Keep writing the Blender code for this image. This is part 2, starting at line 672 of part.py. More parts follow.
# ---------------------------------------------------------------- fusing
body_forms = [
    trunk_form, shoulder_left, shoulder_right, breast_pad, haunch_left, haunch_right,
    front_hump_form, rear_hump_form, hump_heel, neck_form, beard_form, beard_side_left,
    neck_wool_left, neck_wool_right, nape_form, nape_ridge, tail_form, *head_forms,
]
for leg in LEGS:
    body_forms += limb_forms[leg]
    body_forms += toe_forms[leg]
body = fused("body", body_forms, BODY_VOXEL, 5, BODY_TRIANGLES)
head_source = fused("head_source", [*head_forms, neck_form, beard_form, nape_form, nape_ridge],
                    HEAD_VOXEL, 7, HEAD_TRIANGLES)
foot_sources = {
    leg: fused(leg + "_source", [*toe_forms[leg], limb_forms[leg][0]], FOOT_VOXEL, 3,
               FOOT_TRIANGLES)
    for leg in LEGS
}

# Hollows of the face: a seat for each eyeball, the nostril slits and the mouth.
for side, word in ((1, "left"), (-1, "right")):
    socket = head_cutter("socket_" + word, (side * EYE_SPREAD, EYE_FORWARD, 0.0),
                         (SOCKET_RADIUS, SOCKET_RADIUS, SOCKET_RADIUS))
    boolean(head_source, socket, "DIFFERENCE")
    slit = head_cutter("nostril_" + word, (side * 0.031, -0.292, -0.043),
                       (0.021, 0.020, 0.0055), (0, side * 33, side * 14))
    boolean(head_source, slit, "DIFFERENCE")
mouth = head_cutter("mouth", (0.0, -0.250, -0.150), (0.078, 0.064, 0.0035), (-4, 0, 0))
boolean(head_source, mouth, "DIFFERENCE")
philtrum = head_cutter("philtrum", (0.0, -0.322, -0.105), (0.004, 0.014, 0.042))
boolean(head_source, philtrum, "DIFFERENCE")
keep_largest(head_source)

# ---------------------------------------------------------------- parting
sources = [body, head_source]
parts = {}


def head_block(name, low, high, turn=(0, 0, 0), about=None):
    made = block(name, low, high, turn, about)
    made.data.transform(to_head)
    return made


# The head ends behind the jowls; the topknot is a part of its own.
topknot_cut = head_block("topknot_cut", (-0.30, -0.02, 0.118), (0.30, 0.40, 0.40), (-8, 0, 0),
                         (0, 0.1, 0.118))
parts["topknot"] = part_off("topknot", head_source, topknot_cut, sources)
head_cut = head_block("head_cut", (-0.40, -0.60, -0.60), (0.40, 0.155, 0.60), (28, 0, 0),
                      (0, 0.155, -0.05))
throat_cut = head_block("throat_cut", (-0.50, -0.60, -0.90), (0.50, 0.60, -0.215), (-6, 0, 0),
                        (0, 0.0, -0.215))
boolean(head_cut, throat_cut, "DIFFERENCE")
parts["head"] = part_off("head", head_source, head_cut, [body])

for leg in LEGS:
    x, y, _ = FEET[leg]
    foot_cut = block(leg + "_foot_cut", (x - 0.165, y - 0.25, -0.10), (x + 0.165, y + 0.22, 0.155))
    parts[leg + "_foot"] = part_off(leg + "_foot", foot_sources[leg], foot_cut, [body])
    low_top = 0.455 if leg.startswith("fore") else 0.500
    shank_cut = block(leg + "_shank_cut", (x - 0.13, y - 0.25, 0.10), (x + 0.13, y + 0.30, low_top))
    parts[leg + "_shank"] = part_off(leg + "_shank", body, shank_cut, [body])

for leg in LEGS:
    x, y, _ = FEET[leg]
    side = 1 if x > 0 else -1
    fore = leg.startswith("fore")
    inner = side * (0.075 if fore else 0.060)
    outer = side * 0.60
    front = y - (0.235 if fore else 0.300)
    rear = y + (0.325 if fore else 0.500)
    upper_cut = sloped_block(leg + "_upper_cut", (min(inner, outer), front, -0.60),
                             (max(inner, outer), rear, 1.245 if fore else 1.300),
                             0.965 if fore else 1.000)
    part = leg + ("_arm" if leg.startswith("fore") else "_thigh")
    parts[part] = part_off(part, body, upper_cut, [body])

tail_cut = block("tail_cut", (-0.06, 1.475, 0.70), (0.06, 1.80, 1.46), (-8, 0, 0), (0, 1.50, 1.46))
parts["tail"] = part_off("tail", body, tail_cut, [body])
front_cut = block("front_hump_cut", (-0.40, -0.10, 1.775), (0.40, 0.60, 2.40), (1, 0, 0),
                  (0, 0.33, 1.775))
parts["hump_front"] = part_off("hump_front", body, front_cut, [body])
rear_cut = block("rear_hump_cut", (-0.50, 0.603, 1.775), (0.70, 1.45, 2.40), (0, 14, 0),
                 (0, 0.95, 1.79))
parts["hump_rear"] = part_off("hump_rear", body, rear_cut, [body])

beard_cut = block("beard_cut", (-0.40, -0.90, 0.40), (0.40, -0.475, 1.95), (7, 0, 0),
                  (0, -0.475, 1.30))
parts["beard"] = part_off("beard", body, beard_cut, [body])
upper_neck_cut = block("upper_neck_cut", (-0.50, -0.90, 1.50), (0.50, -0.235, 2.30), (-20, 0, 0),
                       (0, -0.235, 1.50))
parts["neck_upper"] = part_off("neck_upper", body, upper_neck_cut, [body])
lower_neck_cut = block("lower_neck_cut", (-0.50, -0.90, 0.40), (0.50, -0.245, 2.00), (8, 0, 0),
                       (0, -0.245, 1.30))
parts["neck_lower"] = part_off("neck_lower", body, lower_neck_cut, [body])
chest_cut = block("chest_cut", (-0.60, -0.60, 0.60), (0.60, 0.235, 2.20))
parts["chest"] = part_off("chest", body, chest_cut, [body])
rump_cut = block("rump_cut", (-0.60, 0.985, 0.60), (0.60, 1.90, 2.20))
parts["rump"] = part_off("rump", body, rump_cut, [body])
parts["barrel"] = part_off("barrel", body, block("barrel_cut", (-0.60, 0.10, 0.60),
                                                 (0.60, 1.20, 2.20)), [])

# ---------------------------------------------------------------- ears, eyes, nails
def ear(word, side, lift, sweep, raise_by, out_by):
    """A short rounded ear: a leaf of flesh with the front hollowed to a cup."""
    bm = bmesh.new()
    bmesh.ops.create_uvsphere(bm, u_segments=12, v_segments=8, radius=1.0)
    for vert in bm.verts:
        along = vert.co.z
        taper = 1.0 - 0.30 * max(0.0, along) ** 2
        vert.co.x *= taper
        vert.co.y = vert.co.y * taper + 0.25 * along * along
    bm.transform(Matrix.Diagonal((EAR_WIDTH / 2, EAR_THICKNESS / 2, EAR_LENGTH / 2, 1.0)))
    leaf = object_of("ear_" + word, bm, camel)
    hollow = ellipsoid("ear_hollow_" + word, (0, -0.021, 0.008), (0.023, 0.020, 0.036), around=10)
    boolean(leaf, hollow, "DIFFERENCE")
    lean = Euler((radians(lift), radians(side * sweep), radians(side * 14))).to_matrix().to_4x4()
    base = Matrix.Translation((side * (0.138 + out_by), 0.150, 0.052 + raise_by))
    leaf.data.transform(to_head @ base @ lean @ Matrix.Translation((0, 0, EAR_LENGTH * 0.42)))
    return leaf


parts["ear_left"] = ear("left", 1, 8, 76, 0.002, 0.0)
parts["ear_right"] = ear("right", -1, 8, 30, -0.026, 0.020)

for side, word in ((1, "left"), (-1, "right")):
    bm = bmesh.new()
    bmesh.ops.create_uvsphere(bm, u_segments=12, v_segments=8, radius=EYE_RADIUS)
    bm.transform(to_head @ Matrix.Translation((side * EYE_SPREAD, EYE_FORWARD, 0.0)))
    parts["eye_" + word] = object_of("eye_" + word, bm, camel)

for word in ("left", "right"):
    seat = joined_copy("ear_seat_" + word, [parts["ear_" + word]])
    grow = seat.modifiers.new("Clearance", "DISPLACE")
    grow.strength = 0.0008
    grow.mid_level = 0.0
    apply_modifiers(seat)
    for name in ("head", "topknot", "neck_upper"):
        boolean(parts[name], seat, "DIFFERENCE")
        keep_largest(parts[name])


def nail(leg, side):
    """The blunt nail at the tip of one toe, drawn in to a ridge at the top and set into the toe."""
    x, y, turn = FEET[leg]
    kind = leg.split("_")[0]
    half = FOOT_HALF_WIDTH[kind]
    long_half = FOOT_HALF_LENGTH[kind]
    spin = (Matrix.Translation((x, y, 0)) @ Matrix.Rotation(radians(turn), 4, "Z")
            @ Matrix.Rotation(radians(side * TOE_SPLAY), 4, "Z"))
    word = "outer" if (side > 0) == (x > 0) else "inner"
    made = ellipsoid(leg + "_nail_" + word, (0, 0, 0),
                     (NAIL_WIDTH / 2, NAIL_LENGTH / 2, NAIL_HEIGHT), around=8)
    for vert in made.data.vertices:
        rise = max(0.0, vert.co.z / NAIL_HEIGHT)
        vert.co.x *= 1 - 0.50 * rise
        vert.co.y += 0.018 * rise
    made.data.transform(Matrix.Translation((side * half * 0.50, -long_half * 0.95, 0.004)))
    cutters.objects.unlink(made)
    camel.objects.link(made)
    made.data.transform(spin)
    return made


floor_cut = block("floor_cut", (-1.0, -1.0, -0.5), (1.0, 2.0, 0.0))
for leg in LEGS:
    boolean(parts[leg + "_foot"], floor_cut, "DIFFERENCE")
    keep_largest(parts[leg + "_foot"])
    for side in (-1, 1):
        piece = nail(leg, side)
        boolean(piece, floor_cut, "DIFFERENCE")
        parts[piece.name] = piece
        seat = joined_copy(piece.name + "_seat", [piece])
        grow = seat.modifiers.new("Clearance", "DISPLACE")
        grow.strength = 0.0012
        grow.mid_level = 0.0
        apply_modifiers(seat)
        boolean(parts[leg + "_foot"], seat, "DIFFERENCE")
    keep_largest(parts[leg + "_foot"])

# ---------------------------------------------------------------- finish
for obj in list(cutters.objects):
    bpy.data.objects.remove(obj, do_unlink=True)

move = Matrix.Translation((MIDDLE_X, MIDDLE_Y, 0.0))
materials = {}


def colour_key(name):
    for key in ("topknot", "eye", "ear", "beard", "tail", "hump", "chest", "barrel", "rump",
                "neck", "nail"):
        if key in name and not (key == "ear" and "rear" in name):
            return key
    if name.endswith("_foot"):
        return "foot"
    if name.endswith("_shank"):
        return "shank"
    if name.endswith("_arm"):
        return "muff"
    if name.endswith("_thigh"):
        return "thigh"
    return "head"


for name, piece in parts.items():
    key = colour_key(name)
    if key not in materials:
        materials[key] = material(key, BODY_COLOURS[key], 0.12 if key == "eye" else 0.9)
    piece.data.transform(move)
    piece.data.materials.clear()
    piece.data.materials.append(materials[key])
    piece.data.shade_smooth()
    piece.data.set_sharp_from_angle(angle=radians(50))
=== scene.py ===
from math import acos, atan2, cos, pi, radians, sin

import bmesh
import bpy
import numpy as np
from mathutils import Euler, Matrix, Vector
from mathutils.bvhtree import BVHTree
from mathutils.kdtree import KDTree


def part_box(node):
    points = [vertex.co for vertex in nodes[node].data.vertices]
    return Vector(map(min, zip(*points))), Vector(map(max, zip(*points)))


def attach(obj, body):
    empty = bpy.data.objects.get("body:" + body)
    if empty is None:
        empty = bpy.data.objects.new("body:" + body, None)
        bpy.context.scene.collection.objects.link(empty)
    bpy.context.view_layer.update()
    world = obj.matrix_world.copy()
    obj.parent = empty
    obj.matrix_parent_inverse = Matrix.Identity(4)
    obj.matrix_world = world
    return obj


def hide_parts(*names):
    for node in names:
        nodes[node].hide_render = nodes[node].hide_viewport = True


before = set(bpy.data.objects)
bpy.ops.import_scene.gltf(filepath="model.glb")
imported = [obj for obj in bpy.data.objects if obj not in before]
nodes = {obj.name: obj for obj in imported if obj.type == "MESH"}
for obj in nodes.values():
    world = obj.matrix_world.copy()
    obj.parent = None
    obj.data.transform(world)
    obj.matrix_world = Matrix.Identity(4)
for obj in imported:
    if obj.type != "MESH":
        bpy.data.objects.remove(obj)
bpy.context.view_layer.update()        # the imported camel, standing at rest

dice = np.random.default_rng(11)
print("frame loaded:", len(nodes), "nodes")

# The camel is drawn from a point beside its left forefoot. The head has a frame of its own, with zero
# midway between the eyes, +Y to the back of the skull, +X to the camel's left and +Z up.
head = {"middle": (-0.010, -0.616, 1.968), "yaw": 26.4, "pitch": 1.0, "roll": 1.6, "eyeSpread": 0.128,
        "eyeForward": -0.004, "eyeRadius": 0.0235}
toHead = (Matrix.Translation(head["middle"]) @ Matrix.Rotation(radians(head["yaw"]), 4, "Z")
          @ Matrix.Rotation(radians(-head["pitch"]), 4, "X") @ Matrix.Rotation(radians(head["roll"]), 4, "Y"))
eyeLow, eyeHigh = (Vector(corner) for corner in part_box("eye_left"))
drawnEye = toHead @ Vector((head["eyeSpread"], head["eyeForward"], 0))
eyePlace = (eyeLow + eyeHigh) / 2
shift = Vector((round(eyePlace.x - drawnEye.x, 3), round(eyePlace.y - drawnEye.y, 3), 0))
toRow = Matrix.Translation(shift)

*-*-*

**Stated exercise:**
Nothing outside the span should appear: copy exactly from the line with "before = set(bpy.data.objects)" through the line with "bpy.data.objects.remove(obj)".

**The answer:**
before = set(bpy.data.objects)
bpy.ops.import_scene.gltf(filepath="model.glb")
imported = [obj for obj in bpy.data.objects if obj not in before]
nodes = {obj.name: obj for obj in imported if obj.type == "MESH"}
for obj in nodes.values():
    world = obj.matrix_world.copy()
    obj.parent = None
    obj.data.transform(world)
    obj.matrix_world = Matrix.Identity(4)
for obj in imported:
    if obj.type != "MESH":
        bpy.data.objects.remove(obj)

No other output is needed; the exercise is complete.